Since they have UK passports they get visas on arrival, no need to pre-arrange anything  They can also do a visa run if needed.


----------



## wandabug (Apr 22, 2010)

They will get 30 days stamp on arrival. If they need longer you can extend for another 30 days at DRND (dhs.690) or drive to Oman border for another 30 day stamp (costs dhs,200 for the Oman visa0.


----------



## qwertyuiopme (Jun 10, 2011)

Hi,

I have arrived in dubai, and my resident visa application is under progress. My wife is still in India, and I have been advised that she can't make the trip till my resident permit is through.

Just wanted to know if she can travel on a normal visit visa and we can change the same to resident visa once my visa is through..
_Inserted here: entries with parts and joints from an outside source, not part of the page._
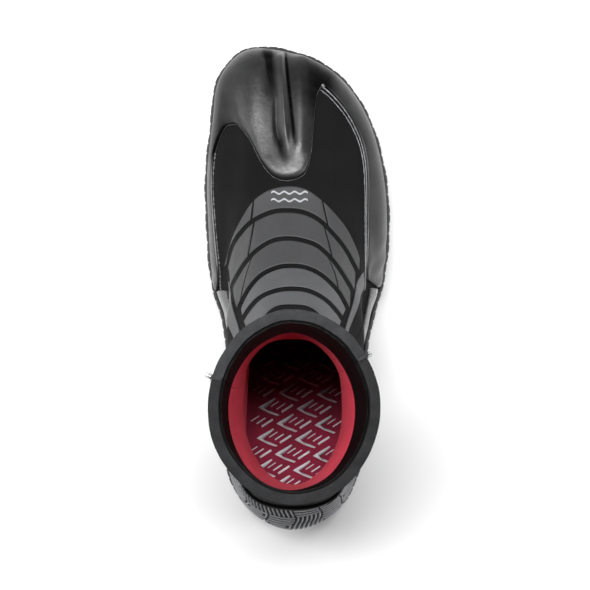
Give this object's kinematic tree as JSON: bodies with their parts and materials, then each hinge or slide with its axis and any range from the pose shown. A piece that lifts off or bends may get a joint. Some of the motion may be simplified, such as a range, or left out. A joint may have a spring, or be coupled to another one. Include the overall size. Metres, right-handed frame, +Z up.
{
  "type": "surf boot",
  "caption": "Right-foot neoprene surf boot with a hidden split toe, rubber toe cap, rands and heel, lined ankle-high cuff and ribbed outsole; toe and ankle flex.",
  "frame": {"origin": "on the floor under the middle of the sole's bounding box", "axes": "+Z up, +Y towards the toes, +X towards the outer side of the right foot"},
  "size_m": [0.1113, 0.29, 0.1832],
  "materials": {
    "sole_rubber": "matt moulded rubber with a ribbed edge",
    "cap_rubber": "satin smooth rubber",
    "grip_rubber": "satin raised rubber bars",
    "bead_rubber": "glossy liquid rubber seam bead",
    "neoprene": "foam rubber faced with fine matt jersey",
    "seal": "smooth-skin foam rubber",
    "lining": "short red plush",
    "footbed_foam": "dark red knitted cover on foam",
    "footbed_print": "grey silicone grip print",
    "grey_print": "grey flexible print",
    "light_print": "light grey print",
    "board": "stitched lasting board",
    "thread": "black thread ends set in glue"
  },
  "bodies": {
    "foot": {"outsole": "sole_rubber", "lasting_board": "board", "footbed": "footbed_foam", "footbed_print": "footbed_print", "vamp": "neoprene", "outer_quarter": "neoprene", "inner_quarter": "neoprene", "vamp_lining": "lining", "heel_lining": "lining", "outer_rand": "cap_rubber", "inner_rand": "cap_rubber", "outer_bead": "bead_rubber", "outer_foxing": "cap_rubber", "inner_foxing": "cap_rubber", "heel_cap": "cap_rubber", "heel_grip_bars": "grip_rubber", "instep_pads_inner": "grey_print", "instep_pads_middle": "grey_print", "instep_pads_outer": "grey_print", "wave_mark": "light_print"},
    "forefoot": {"toe_cap": "cap_rubber", "toe_divider": "lining"},
    "shaft": {"front_panel": "neoprene", "back_panel": "neoprene", "front_lining": "lining", "back_lining": "lining", "front_seal": "seal", "back_seal": "seal", "seam_tacks": "thread", "ankle_pads": "grey_print", "shin_pad": "grey_print", "inner_side_band": "grey_print", "outer_side_band": "grey_print"}
  },
  "joints": [
    {"name": "toe_flex", "type": "hinge", "parent": "foot", "child": "forefoot", "pos_m": [-0.0013, 0.0506, 0.009], "axis": [0.955, -0.2966, 0], "range_deg": [0, 40], "stiffness_Nm_per_rad": 0.5, "deforming": ["outsole", "lasting_board", "footbed", "vamp", "vamp_lining", "outer_rand", "inner_rand", "outer_bead", "instep_pads_inner", "instep_pads_middle", "instep_pads_outer", "wave_mark", "toe_cap"]},
    {"name": "ankle_flex", "type": "hinge", "parent": "foot", "child": "shaft", "pos_m": [-0.0018, -0.063, 0.112], "axis": [1, 0, 0], "range_deg": [-20, 25], "stiffness_Nm_per_rad": 0.8, "deforming": ["front_panel", "back_panel", "front_lining", "back_lining", "ankle_pads", "shin_pad", "inner_side_band", "outer_side_band"]}
  ]
}
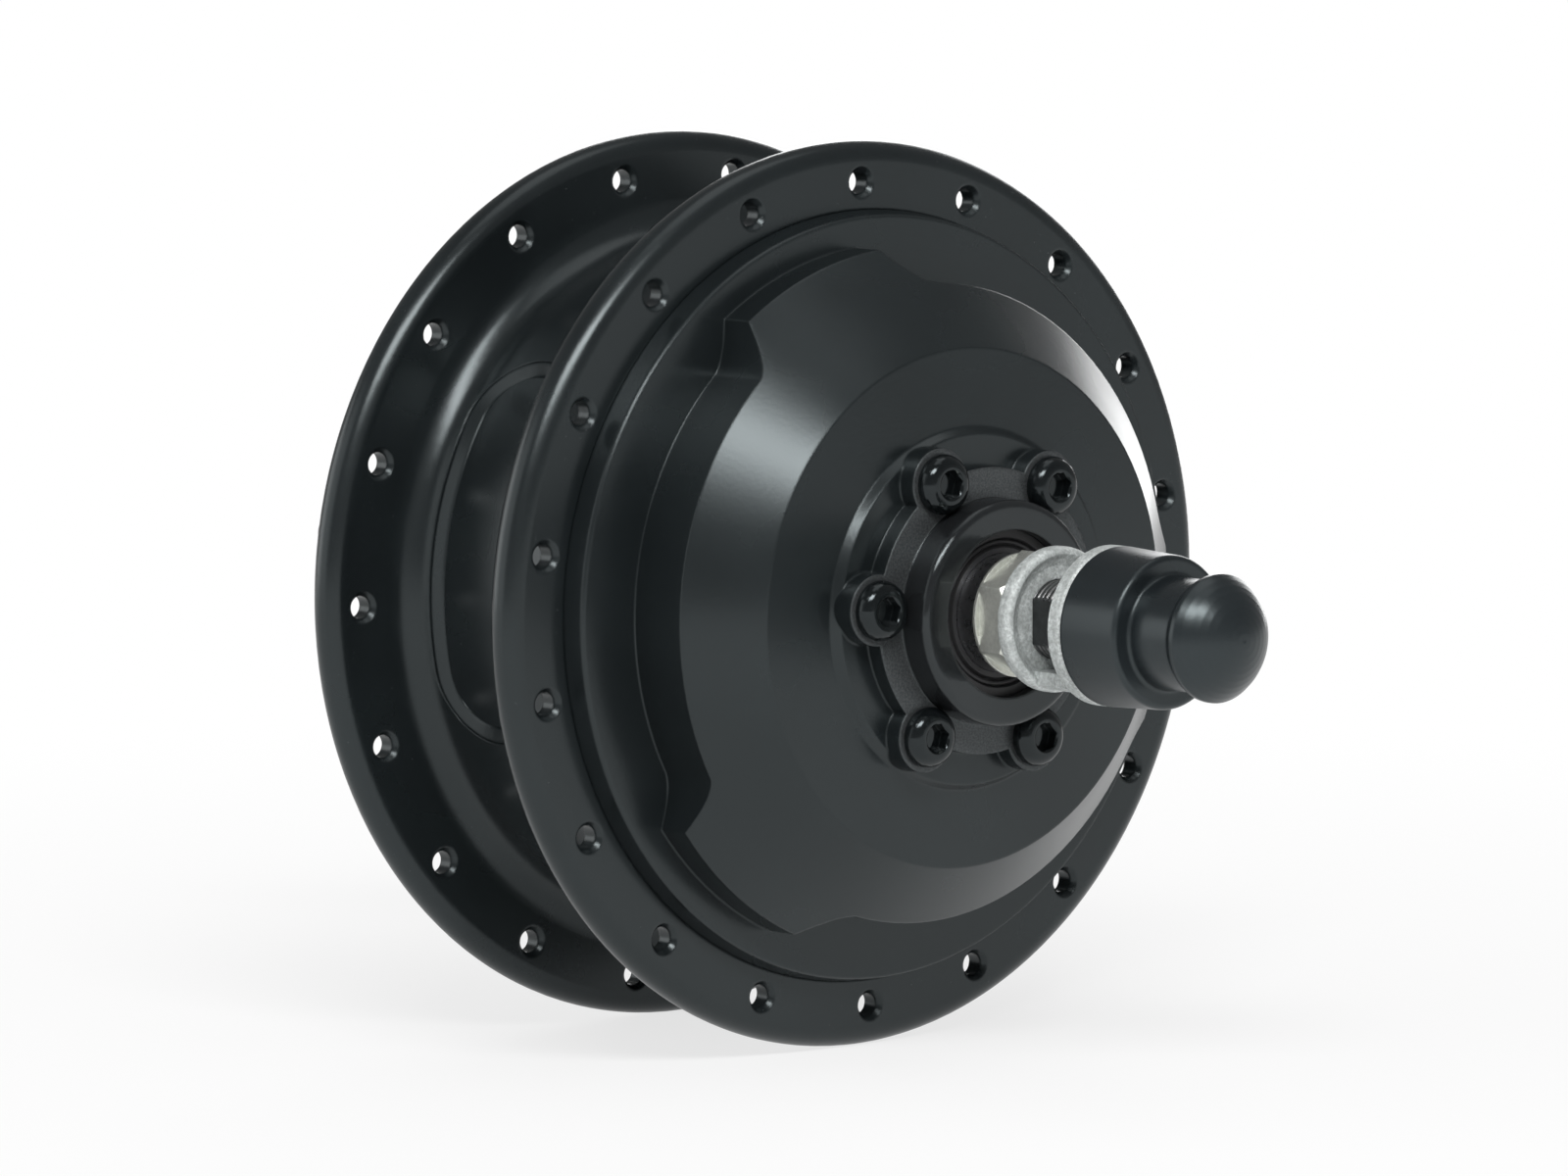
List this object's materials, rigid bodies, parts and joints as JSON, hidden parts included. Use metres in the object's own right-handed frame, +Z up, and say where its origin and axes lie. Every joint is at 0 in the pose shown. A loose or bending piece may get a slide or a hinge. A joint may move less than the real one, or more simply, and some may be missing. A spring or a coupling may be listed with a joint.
{
  "type": "geared rear hub motor",
  "caption": "Geared rear hub motor: two-flange shell with a lobed disc side cover, freewheel boss, flatted axle with its hardware, and planetary gears inside.",
  "frame": {"origin": "on the wheel's axis, midway between the outer faces of the two lock nuts, which is also midway between the object's two ends", "axes": "+Y along the axle towards the drive (freewheel) side, -Y towards the brake disc side, +Z up with the torque washers' tabs pointing down"},
  "size_m": [0.14, 0.22, 0.14],
  "materials": {
    "shell_paint": "satin black powder coat on cast aluminium",
    "black_screws": "glossy black oxide",
    "steel": "ground steel",
    "bearing_steel": "polished bearing steel",
    "axle_steel": "blackened steel",
    "seal_rubber": "smooth black nitrile",
    "rubber": "satin black moulded rubber",
    "nut_zinc": "pale zinc plating",
    "washer_zinc": "matte grainy zinc plating",
    "cast_aluminium": "machined casting",
    "lamination_steel": "stacked laminations",
    "copper_wire": "enamelled copper wire",
    "circuit_board": "green solder mask",
    "magnet": "nickel plated magnet",
    "nylon": "moulded nylon"
  },
  "bodies": {
    "axle_group": {"axle": "axle_steel", "cable_grommet": "rubber", "axle_cap": "rubber", "disc_side_lock_nut": "nut_zinc", "drive_side_lock_nut": "nut_zinc", "disc_side_torque_washer": "washer_zinc", "drive_side_torque_washer": "washer_zinc", "disc_side_washer": "washer_zinc", "drive_side_washer": "washer_zinc", "disc_side_axle_nut": "nut_zinc", "drive_side_axle_nut": "nut_zinc", "disc_side_sleeve": "steel", "drive_side_sleeve": "steel", "bearing_spacer": "steel", "disc_bearing_inner_race": "bearing_steel", "drive_bearing_inner_race": "bearing_steel", "rotor_disc_bearing_inner_race": "bearing_steel", "rotor_drive_bearing_inner_race": "bearing_steel", "disc_bearing_balls": "bearing_steel", "drive_bearing_balls": "bearing_steel", "rotor_disc_bearing_balls": "bearing_steel", "rotor_drive_bearing_balls": "bearing_steel", "stator_hub": "cast_aluminium", "stator_core": "lamination_steel", "stator_coils": "copper_wire", "hall_board": "circuit_board", "planet_pins": "steel", "planet_carrier": "cast_aluminium", "clutch_cam": "steel", "clutch_rollers": "bearing_steel", "clutch_key": "steel", "clutch_spacer": "steel", "thrust_washer": "steel"},
    "shell_group": {"hub_shell": "shell_paint", "side_cover": "shell_paint", "disc_screws": "black_screws", "ring_gear": "steel", "disc_side_seal": "seal_rubber", "drive_side_seal": "seal_rubber", "disc_bearing_outer_race": "bearing_steel", "drive_bearing_outer_race": "bearing_steel"},
    "rotor_group": {"rotor_can": "steel", "rotor_magnets": "magnet", "rotor_gear_plate": "cast_aluminium", "rotor_end_plate": "cast_aluminium", "rotor_disc_bearing_outer_race": "bearing_steel", "rotor_drive_bearing_outer_race": "bearing_steel", "sun_gear": "steel"},
    "planet_1_group": {"planet_gear_1": "nylon", "planet_bearing_1": "bearing_steel"},
    "planet_2_group": {"planet_gear_2": "nylon", "planet_bearing_2": "bearing_steel"},
    "planet_3_group": {"planet_gear_3": "nylon", "planet_bearing_3": "bearing_steel"}
  },
  "joints": [
    {"name": "shell_spin", "type": "hinge", "parent": "axle_group", "child": "shell_group", "pos_m": [0, 0, 0], "axis": [0, 1, 0], "continuous": true},
    {"name": "rotor_spin", "type": "hinge", "parent": "axle_group", "child": "rotor_group", "pos_m": [0, 0, 0], "axis": [0, 1, 0], "continuous": true},
    {"name": "planet_1_spin", "type": "hinge", "parent": "axle_group", "child": "planet_1_group", "pos_m": [0, -0.019, 0.027], "axis": [0, 1, 0], "continuous": true},
    {"name": "planet_2_spin", "type": "hinge", "parent": "axle_group", "child": "planet_2_group", "pos_m": [-0.02338, -0.019, -0.0135], "axis": [0, 1, 0], "continuous": true},
    {"name": "planet_3_spin", "type": "hinge", "parent": "axle_group", "child": "planet_3_group", "pos_m": [0.02338, -0.019, -0.0135], "axis": [0, 1, 0], "continuous": true}
  ],
  "couplings": [
    {"joint": "rotor_spin", "follows": "shell_spin", "ratio": -4.4},
    {"joint": "planet_1_spin", "follows": "shell_spin", "ratio": 2.5882},
    {"joint": "planet_2_spin", "follows": "shell_spin", "ratio": 2.5882},
    {"joint": "planet_3_spin", "follows": "shell_spin", "ratio": 2.5882}
  ]
}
and if so how do go about it...

would have asked the company pro, but he is on leave...

thanks


----------



## Richdufai (May 25, 2011)

qwertyuiopme said:


> Hi,
> 
> I have arrived in dubai, and my resident visa application is under progress. My wife is still in India, and I have been advised that she can't make the trip till my resident permit is through.
> 
> ...


 Hi,
I am in the same position as you are in, except I am not in UAE already. I was under the impression that the employer will get visas for both of us so that we could travel together from the USA (we are Indian citizens who live in the US). But the HR folks changed it around yesterday. I plan on getting a visit visa for my wife either through Emirates airlines or through my Wife's uncle. If you book a return ticket from anywhere in the world to Dubai, Emirates Airlines will give you a 30 day Visit visa electronically. You can go to 'Manage Your Booking;' in the emirates website and they will walk you through the process. No originals required, just copies. This works from the US and my wife had done this previously. Or the other option is to have your UAE resident family members apply the 60 day visa (expensive, something like 1200 AED) and it again takes about 3-4 days only. Again, no originals required, all you need to send them is your wife's passport copies. Once they get the visa they can fax or scan and email it to you and your wife can travel to UAE. Once you get your resident visa in your passport, the only criteria is that the wife has to exit the country and re-enter with a new dependent resident visa. I need to bring my wife along so that we can look for apartments. 

Thanks


----------